Lo conferma Pierobon. “Di teatrale c’è che fare il film è stato molto simile a tanti allestimenti scenici. Ti chiudi in una stanza, cominci a provare e poi hai l’opportunità di condividere 24 ore su 24 con gli altri il progetto, avendolo fatto a Budapest. Poi nella modalità, bisogna vedere anche come sono scritte le sceneggiature, se i dialoghi hanno un evidente marchio letterario dove non c’è un tentativo di simulazione nel quotidiano, se c’è astrazione nelle battute, quasi in aforisma. Devi adattare un po’ la tua recitazione a questo. Quindi andare insieme ai suoni, andare insieme alle luci, andare insieme al treno, in una sorta di slittamento dal reale“.
Secondo Ragno però guai a tracciare una linea di demarcazione netta tra l’esperienza interpretativa teatrale e quella cinematografica. “Sono tutte secondo me cose abbastanza discutibili, perché non esiste una cosa senza l’altra. Il corpo c’è anche quando in un primo piano un attore fa soltanto il primo piano, perché il resto del corpo che è fuori campo continua a lavorare anche se uno non lo vede. Perché è tutto il corpo che sta dentro un primo piano”.

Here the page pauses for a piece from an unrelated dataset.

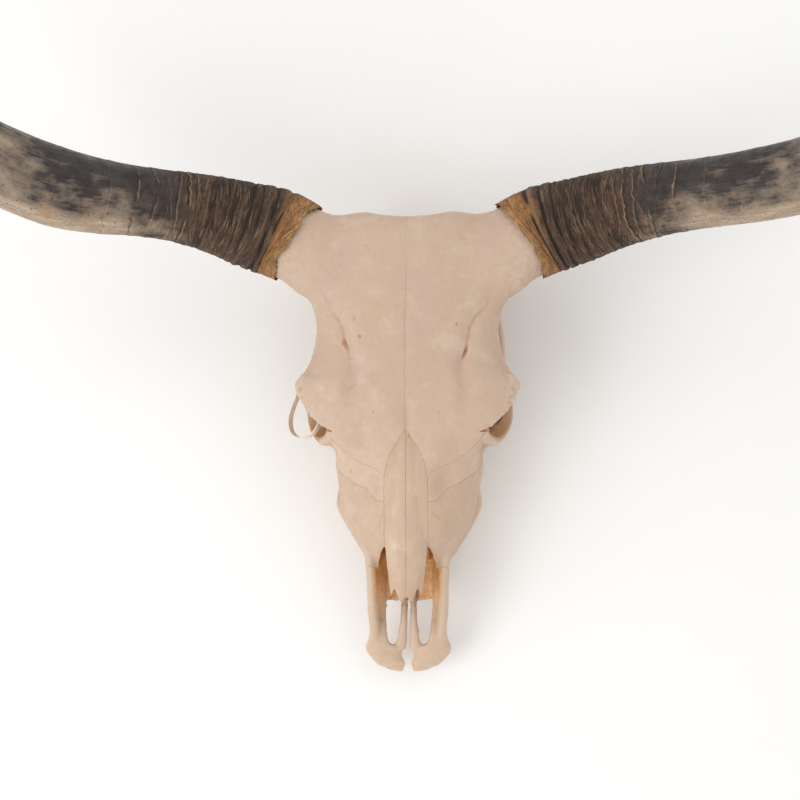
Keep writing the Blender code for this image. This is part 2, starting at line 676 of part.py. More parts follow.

Europa centrale si inserisce in scia all’uscita nelle ultime settimane di Berlinguer – La grande ambizione (in cui è presente anche Pierobon, nei panni di Giulio Andreotti) e l’arrivo nel 2025 della serie M – Il figlio del secolo. Perché le nostre opere audiovisive avvertono in questo periodo così tanto la necessità di discutere figure e linee direttrici delle ideologie del passato? “Questi spettri saranno sempre tra di noi e penso che sia giusto così perché dobbiamo sempre rimanere sull’avamposto” dice Minucci. “La prima cosa che si deve insegnare e capire sul fascismo e sul nazismo è quel senso di normalità che volevano veicolare. Ce lo insegna la storia: i fascisti e i nazisti non erano dei mostri in natura, dalla nascita, erano persone normali diventate poi dei mostri attraverso un certo conformismo. C’è un libro splendido di Christopher Browning che ne parla, Uomini comuni. Dobbiamo sempre stare attenti al fascista che è in noi, che è dietro l’angolo. Un altro esempio può essere quello della Romania di Ceaușescu, nella quale fino al 1989 esisteva la polizia mestruale, dove le donne erano obbligate ogni tre mesi ad andare negli ospedali e far controllare il loro stato di fertilità. Se non rimanevano incinte, perché c’era un progetto di natalità, venivano multate e non potevano lavorare. Quindi attenzione, studiamo bene le ideologie. Occorre conoscerle, capire a fondo come funzionano e come si applicano per poterle disinnescare”.